PROVIDED MATERIAL:
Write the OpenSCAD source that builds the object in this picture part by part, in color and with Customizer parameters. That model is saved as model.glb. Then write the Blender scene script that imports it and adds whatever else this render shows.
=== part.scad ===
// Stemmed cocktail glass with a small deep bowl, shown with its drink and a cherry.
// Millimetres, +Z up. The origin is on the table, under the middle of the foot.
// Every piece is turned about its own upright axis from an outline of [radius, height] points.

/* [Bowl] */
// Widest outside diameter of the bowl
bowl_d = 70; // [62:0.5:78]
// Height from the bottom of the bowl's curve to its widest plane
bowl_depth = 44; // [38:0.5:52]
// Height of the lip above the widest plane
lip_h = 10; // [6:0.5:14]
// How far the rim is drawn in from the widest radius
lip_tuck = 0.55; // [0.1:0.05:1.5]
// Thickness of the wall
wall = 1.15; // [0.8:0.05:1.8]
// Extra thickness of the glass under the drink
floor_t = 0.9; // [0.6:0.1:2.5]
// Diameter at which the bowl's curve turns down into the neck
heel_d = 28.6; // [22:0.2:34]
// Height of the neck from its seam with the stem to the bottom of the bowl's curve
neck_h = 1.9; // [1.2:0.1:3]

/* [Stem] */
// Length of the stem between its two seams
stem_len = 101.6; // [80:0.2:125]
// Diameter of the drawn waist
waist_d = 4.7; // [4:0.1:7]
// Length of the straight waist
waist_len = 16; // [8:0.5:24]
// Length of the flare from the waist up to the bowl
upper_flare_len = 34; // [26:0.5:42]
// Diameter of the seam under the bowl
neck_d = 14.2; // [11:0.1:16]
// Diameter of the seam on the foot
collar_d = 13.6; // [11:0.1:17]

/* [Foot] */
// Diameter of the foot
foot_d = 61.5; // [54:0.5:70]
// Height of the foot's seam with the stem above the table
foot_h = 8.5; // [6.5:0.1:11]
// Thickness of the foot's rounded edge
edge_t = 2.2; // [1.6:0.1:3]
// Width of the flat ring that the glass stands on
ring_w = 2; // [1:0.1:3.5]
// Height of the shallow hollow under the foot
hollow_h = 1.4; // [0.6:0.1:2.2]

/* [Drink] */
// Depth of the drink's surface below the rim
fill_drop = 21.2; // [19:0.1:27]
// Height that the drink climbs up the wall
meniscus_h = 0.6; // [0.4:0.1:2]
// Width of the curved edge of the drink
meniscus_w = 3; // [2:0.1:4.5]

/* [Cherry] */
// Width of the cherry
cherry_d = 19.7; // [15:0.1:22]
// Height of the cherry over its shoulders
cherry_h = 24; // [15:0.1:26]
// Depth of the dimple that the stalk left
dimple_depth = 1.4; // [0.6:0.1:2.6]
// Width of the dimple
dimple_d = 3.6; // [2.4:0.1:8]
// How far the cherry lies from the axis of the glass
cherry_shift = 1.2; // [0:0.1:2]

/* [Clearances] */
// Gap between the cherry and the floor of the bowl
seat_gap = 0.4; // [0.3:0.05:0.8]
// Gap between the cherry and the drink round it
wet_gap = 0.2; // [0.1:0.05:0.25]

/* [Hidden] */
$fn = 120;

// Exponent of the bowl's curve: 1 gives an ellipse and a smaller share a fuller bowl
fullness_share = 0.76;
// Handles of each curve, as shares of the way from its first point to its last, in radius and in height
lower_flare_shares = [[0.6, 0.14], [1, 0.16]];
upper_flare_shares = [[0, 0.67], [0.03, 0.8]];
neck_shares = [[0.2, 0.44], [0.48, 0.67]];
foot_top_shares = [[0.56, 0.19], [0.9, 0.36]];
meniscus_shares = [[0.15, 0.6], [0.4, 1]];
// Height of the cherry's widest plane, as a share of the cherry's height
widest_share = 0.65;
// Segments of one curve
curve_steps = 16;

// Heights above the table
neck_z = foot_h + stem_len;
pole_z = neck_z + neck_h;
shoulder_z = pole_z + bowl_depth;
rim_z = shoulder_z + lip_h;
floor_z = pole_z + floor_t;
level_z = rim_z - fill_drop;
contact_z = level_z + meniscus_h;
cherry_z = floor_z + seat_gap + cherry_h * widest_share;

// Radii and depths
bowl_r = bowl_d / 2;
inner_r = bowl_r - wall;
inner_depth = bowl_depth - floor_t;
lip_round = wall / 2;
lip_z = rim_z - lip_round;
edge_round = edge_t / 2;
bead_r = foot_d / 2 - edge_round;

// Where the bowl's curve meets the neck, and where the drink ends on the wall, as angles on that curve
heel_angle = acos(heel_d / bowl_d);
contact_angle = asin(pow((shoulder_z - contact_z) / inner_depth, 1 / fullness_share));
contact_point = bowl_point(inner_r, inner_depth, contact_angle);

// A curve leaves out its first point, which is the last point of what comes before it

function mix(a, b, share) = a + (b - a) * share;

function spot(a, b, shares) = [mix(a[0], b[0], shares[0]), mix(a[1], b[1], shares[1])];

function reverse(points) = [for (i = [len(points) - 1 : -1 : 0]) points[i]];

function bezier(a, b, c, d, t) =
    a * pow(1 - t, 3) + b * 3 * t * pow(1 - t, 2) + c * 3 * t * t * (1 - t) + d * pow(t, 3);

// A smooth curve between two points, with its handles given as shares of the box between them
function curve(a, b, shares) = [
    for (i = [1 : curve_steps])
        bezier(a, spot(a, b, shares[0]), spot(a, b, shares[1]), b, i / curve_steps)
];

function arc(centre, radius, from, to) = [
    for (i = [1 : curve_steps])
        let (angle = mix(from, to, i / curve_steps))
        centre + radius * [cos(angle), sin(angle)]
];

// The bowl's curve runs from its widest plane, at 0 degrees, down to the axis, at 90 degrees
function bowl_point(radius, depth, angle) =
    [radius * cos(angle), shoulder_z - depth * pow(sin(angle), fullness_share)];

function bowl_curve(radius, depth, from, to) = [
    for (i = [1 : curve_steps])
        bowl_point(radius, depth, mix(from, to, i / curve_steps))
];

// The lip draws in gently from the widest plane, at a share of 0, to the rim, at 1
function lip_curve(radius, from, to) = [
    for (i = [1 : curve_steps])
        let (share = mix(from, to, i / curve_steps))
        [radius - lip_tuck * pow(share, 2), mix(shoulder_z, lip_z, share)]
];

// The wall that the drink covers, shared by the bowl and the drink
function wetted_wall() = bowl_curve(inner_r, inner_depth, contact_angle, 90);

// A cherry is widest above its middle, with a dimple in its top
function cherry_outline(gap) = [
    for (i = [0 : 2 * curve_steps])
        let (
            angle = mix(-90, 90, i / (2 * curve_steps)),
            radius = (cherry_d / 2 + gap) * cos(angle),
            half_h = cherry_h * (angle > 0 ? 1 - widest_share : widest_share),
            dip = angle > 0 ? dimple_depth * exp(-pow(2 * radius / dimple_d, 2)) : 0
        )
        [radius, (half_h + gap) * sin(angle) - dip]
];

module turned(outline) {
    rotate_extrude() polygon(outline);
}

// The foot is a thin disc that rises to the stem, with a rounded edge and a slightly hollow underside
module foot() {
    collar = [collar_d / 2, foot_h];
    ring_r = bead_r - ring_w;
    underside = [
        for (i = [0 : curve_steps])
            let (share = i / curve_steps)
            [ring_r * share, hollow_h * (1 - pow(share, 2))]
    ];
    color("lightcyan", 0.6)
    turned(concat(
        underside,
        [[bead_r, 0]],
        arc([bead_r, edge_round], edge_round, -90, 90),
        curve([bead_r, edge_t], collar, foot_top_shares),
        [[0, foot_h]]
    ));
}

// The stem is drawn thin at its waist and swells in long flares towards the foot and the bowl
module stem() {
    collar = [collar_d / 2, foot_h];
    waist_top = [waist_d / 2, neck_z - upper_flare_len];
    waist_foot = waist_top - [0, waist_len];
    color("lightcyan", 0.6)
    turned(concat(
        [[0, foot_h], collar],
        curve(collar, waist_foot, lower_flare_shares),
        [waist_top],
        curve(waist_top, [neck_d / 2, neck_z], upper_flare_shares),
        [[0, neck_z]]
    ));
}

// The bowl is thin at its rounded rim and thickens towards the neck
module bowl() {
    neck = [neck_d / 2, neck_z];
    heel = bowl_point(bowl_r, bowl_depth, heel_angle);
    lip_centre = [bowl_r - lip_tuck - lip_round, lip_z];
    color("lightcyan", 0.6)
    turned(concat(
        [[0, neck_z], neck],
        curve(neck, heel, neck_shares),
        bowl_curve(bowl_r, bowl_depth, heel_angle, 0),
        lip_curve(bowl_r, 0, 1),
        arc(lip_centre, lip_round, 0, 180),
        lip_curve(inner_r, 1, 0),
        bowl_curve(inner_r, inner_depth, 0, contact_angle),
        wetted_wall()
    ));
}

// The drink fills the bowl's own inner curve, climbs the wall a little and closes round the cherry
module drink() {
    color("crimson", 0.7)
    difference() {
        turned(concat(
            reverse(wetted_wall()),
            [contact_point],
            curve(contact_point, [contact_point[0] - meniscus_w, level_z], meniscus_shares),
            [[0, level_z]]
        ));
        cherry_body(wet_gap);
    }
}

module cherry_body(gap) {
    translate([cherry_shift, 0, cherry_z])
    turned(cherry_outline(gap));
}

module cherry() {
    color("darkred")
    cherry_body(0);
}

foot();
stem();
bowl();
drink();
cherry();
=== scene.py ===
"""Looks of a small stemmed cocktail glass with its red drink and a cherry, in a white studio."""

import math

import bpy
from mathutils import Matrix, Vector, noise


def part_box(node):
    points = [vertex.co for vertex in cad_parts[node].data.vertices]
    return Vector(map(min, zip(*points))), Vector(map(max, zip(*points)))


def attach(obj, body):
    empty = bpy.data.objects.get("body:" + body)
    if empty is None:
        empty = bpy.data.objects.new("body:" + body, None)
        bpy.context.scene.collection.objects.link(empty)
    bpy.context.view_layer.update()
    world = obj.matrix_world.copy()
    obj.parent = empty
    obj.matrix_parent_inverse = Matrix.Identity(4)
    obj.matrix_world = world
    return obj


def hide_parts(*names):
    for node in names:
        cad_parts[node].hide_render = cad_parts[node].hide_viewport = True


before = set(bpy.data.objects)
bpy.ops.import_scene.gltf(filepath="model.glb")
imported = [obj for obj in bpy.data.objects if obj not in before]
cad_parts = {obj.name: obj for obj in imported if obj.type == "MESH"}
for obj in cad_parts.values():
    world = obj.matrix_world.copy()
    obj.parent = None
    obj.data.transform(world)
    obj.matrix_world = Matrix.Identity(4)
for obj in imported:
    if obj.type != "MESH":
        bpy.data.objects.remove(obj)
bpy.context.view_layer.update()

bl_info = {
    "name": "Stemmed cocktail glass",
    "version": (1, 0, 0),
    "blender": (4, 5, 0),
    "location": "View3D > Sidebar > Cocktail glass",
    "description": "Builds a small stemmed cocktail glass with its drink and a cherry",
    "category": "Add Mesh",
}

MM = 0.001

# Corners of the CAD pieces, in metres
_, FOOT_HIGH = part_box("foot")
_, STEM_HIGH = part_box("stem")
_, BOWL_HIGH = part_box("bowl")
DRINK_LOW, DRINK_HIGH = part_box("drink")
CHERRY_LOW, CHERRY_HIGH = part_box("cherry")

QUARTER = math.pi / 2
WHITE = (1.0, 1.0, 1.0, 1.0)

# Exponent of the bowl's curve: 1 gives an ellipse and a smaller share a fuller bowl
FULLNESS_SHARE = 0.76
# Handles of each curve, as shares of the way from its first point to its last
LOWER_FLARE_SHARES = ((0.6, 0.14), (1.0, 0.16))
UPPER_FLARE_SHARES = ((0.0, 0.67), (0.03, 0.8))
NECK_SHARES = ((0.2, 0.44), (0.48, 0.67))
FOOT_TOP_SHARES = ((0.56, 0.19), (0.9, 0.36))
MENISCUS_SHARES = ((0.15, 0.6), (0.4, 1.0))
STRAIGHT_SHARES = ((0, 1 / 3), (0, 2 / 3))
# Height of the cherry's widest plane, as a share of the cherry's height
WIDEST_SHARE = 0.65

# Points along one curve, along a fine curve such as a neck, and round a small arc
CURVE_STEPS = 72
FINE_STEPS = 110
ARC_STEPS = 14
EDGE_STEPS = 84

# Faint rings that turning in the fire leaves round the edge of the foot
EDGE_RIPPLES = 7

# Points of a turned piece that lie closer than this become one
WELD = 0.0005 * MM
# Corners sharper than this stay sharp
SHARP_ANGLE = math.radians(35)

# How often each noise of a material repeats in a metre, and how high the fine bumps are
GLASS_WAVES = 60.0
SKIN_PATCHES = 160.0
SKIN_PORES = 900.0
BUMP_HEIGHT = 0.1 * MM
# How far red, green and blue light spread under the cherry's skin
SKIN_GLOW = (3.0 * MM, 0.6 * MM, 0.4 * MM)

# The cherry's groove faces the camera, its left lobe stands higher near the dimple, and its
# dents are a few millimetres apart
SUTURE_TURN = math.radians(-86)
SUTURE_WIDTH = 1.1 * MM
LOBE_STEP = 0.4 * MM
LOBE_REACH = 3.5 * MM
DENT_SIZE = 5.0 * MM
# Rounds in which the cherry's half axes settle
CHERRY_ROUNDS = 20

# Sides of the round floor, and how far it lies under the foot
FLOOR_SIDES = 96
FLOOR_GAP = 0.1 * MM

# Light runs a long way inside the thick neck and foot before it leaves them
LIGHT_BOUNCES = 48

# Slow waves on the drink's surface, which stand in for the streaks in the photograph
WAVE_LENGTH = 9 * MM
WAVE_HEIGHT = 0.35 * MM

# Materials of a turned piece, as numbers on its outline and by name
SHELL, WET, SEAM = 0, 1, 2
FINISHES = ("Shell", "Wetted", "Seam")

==

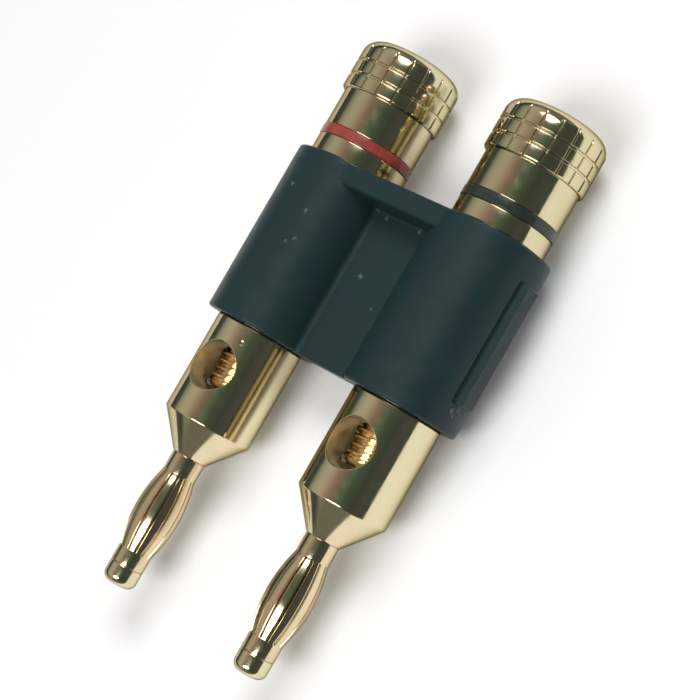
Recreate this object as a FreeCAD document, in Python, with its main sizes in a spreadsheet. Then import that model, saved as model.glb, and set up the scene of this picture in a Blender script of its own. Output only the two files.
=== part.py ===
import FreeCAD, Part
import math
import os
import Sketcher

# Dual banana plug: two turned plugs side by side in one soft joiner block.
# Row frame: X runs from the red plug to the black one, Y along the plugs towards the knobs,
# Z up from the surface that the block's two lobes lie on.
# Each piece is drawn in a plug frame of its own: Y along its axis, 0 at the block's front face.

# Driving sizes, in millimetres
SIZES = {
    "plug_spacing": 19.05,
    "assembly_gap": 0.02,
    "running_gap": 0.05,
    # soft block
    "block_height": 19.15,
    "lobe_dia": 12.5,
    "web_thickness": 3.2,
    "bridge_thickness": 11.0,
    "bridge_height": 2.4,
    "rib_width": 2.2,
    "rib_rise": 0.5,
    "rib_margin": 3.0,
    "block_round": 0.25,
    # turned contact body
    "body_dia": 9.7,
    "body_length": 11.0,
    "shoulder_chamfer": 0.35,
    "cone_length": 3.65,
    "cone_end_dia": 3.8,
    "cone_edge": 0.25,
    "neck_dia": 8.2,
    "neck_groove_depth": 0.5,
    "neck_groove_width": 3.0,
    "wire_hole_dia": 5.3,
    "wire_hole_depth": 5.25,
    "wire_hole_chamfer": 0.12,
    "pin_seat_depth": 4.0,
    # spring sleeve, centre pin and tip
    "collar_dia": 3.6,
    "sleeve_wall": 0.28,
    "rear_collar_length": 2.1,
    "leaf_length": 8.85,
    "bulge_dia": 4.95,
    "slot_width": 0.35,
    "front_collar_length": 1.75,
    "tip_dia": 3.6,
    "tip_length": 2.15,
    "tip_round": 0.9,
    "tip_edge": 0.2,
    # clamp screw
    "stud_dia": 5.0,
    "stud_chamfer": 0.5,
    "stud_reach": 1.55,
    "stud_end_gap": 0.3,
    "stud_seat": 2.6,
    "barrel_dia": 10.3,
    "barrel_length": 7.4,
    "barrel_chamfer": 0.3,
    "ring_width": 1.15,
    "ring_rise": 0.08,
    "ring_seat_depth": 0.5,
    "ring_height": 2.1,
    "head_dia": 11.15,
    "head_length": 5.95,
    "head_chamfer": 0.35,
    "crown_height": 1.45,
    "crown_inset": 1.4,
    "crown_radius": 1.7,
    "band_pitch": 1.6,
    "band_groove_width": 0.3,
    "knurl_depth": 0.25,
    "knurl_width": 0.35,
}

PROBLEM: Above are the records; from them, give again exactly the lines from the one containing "round the cherry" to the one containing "imported = [obj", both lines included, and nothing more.

TASK SOLUTION:
// The drink fills the bowl's own inner curve, climbs the wall a little and closes round the cherry
module drink() {
    color("crimson", 0.7)
    difference() {
        turned(concat(
            reverse(wetted_wall()),
            [contact_point],
            curve(contact_point, [contact_point[0] - meniscus_w, level_z], meniscus_shares),
            [[0, level_z]]
        ));
        cherry_body(wet_gap);
    }
}

module cherry_body(gap) {
    translate([cherry_shift, 0, cherry_z])
    turned(cherry_outline(gap));
}

module cherry() {
    color("darkred")
    cherry_body(0);
}

foot();
stem();
bowl();
drink();
cherry();
=== scene.py ===
"""Looks of a small stemmed cocktail glass with its red drink and a cherry, in a white studio."""

import math

import bpy
from mathutils import Matrix, Vector, noise


def part_box(node):
    points = [vertex.co for vertex in cad_parts[node].data.vertices]
    return Vector(map(min, zip(*points))), Vector(map(max, zip(*points)))


def attach(obj, body):
    empty = bpy.data.objects.get("body:" + body)
    if empty is None:
        empty = bpy.data.objects.new("body:" + body, None)
        bpy.context.scene.collection.objects.link(empty)
    bpy.context.view_layer.update()
    world = obj.matrix_world.copy()
    obj.parent = empty
    obj.matrix_parent_inverse = Matrix.Identity(4)
    obj.matrix_world = world
    return obj


def hide_parts(*names):
    for node in names:
        cad_parts[node].hide_render = cad_parts[node].hide_viewport = True


before = set(bpy.data.objects)
bpy.ops.import_scene.gltf(filepath="model.glb")
imported = [obj for obj in bpy.data.objects if obj not in before]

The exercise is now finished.